I’m aware of the way my decisions change when I’m this kind of exhausted. The single most important thing in my day becomes how much sleep I can get. When choosing whether to go to a social gathering it’s about what time I will be in bed by. It can feel like you have to make selfish choices,and you get scared about how those decisions will be perceived. You fear that one day your friends will stop inviting you altogether. Worry that they will get frustrated and turn their backs and leave. I don’t lead the life I want to lead because there’s not enough energy to go round. Sometimes I feel like a bird with injured wings, too weak to fly.
I find it can be lonely choices that you have to make. Sometimes there is only enough energy left for your own company, no matter how fed up you might be. It’s hard to make people understand and so you don’t talk about it. You can feel very alone, unable to find the strength to interact with the world. It’s embarrassing as a 22 year old when you do go out to meet people, and have to excuse yourself early because you needed to be asleep about an hour ago. Or you feel the pressure and stay, only to suffer the penalty the next day.
I’m learning that I’m actually not very good at listening to my own body, at making decisions that put my health and well being first. We are taught to put others before ourselves, that it’s best to serve and selfish not to. I feel guilty when I say no to things. I’m aware there were warning signs I could have picked up on, I could have slowed down, and I might feel different now. But I don’t think I’m alone in this selective deafness to our own needs, we live in a society that does not stop, that rarely rests. After all we only live once, right? Yet even as Christians we struggle to care for the bodies we have been given. We work too hard, throw ourselves into any act of service that we have even a grain of ability in. We don’t know how to stop, until we are stopped. There are too many people living lives hurtling towards burnout and disaster. And you don’t want to be one of them.

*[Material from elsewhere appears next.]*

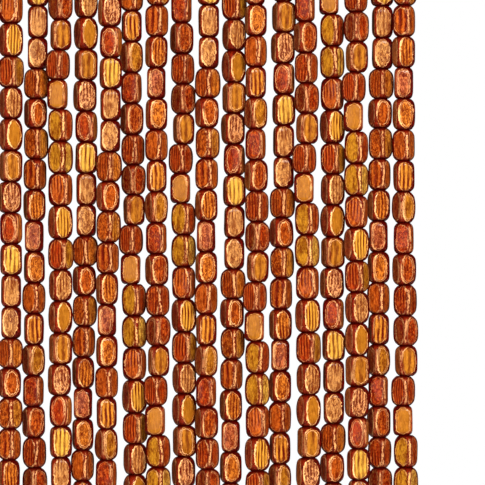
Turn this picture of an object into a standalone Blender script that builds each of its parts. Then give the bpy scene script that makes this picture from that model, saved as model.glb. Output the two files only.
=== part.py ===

I know if I’m sensible it will pass, the fatigue will gradually dissipate and I can go back to being just regular tired. In the mean time I’m holding on to the promises of the bible. Whether we feel it or not we have a God who understands, and who tells us that:
“Those who hope in the Lord will renew their strength. They will soar on wings like eagles; they will run and not grow weary, they will walk and not be faint” Isaiah 40:31
Maybe it won’t be today, but we can trust that God’s promises will stand true, regardless of how we feel. In the mean time I was encourage today by the story of the widow’s offering (Luke 21:1-4), where Jesus witnesses people donating money at the temple. He saw many rich people putting in extravagant gifts, then a poor widow came along and put in two copper coins. Jesus said “this poor widow has put in more than all the others. All these people gave their gifts out of their wealth; but she out of her poverty put in all she had to live on” (Luke 21:4). We’ve always thought of this passage as relating to money, but we can be poor in many different ways. For some of us energy is something we are poor in, and I was encouraged today that God sees us how we are. He sees the little we are able to give him, out of our own poverty, and is pleased. It’s not about what we can do in comparison to other people, but what we can give out of what we have. We are all different, created to do different things. I suppose what I wanted to say is that whether you are weary today or bursting with energy, you are enough just as you are. Whatever you have to offer, however small it might seem, it is enough. You have a heavenly Father who loves you just as you are.
And to all who are weary, we have a God who says “Come to me all, you who are weary and burdened, and I will give you rest” (Matthew 11:28). We can be confident that this too will pass, knowing that God is at our side for all those moments where our strength fails us. We are never on our own.